Anonymity is one of the largest barriers to active participation. Students who feel the teacher doesn't know or care about them are less likely to participate than those whom the teacher recognizes as distinct persons with lives extending beyond the classroom. When students arrive on day one, I have them fill out a short questionnaire that asks for such information as their home town, major, career plans and extracurricular interests. This information helps me tailor the course to individuals as we go along; it also indicates from the start that they will be more to the instructor than an identification number, generic student, or kid in the back row with the funny haircut.
Chairs lined up in neat rows and all facing the lectern indicate that the course is lecture centered. If students do participate, they address questions and comments over the backs of their classmates' heads to the instructor. Try banishing the lectern to a corner and arranging the chairs in a circle so that students can see and talk with each other during discussions. If the chairs are bolted to the floor, wander around the room so that no one place becomes privileged as the sole focus of class attention. If students must twist and turn in their chairs to find the instructor, they are more likely to address their comments to the classmates facing them as well as to him or her.

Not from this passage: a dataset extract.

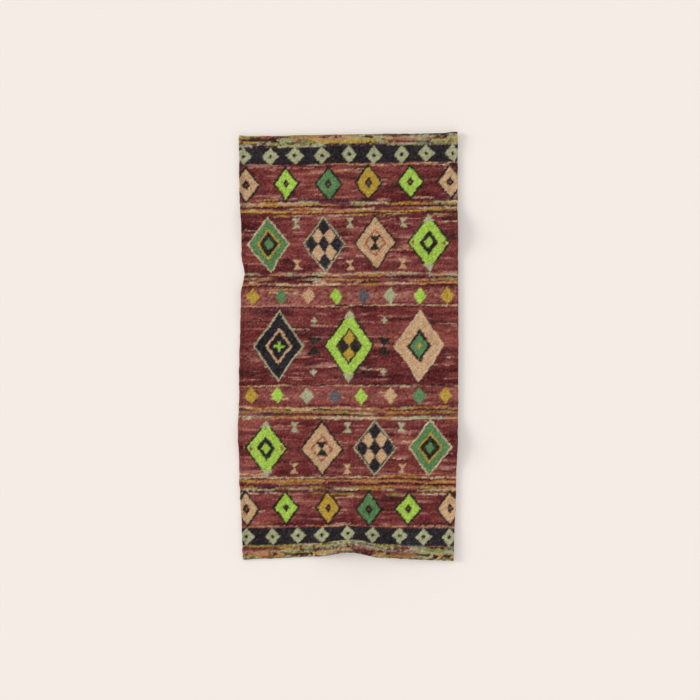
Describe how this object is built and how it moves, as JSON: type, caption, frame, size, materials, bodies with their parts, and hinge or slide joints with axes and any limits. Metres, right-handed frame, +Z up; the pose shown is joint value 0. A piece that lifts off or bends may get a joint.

Indicate on the syllabus that a specific percentage of their grade will reflect their contributions to class discussions. Explain the pedagogical value of active, collaborative learning. Remind students of the wise (fill in your favorite ethnic group) proverb,
"Tell me and I'll forget; show me and I may remember; involve me and I'll understand."
Begin with an easy exercise and then progress to more challenging levels of involvement. Going through the syllabus at the start of class, I pause on the first page after the comments about active participation. Here I ask the students to introduce themselves briefly to the people around them-just to say hello and exchange names. This gets people speaking for the first time early on, breaks the pattern of my doing all the talking, and starts forging the community that I want to develop in the classroom. (Even when the instructor knows them, students hesitate to speak out if their classmates are total strangers. We tend to forget what it feels like to sit in a roomful of people who all seem infinitely wiser, wittier, and more confident than we and who are just waiting for us to make fools of ourselves. It is much easier to talk with people we've begun to know, however superficially.) Emphasize from the start that students will be talking with each other, not just reciting to the instructor. If the enrollment is small enough, have students pair up with someone they've never met, chat with that person for a few minutes, and then introduce her/him briefly to the rest of the group.
This topic might address their knowledge of and preconceptions about the course content (e.g., what do you remember about Emily Dickinson and Walt Whitman from high school or previous college courses? Formulate two hypotheses about these poets that we will test during the quarter). Or the topic might concern the students' own expectations and wishes for the class. (What knowledge and skills do you want to receive from this course? List five specific objectives that you hope to accomplish here by the end.) This discussion not only generates active participation from the start, but it also gives students a sense of owning the course, and it provides motives for working conscientiously during the following weeks. Since many students at this early stage are not likely to risk exposing themselves with individual contributions, ask them to form minigroups of twos, threes or fours and together to come up with a couple of points to contribute. They find it much easier to work quietly with a few classmates who will share responsibility for the ideas. After sufficient time for discussion, call the class together again as a large group and poll each mini-group for one suggestion.
Too often "gimmes" (guess what I'm hiding behind my back-gimme the right answer) or "Jeopardy"-style questions substitute for more sophisticated and useful participation. If the instructor poses only questions with specific answers in mind, students soon learn that they aren't really being asked to formulate their own opinions but to guess what the teacher wants them to say. Try open-ended discussion topics that can be debated and that call for higher-level learning skills. (For example, students should be able to provide a one-sentence definition of metaphor in literature, but they should also be expected to explore together how metaphors pervade non-literary discourse as well, shaping and coloring the way we perceive the world.)
Acknowledge each contribution in some way, e.g., by paraphrasing the point to show that you are listening and to make sure you've understood, or by writing the contribution on the board, or by praising a particularly good response, especially if it's one you've not anticipated yourself. (Students get a special kick out of teaching the teacher; in a well-conducted course such two-way instruction should occur often.) Draw other students into the discussion by asking them to respond to or expand on their classmate's comments.
Again, students are most apt to participate if they are more than anonymous faces to the instructor. (The saddest title in American literature is perhaps James Baldwin's Nobody Knows My Name.) Because I don't learn or remember names easily, I spend the last few minutes of the first session taking Polaroid photos of the students in groups of five or six. I then have them autograph their picture so that I can memorize names and faces at leisure and refer to my illustrated roster as needed. This technique not only helps me learn names without needing to ask them repeatedly or assign students to fixed seating, but it also serves as another ice-breaker for the students, who chat animatedly with each other as they group up for the photographic ordeal.
By the end of the first class, students should know that they are expected to participate actively, and they should have done so several times in a relaxed, nonthreatening environment. Eliciting continued discussion in the next class sessions will reinforce the pattern already set and will soon make participation an easy, natural part of the course.
This participation can keep us informed about what the students are actually learning, make them more responsible for their own education, and increase the likelihood that we will learn from the course ourselves.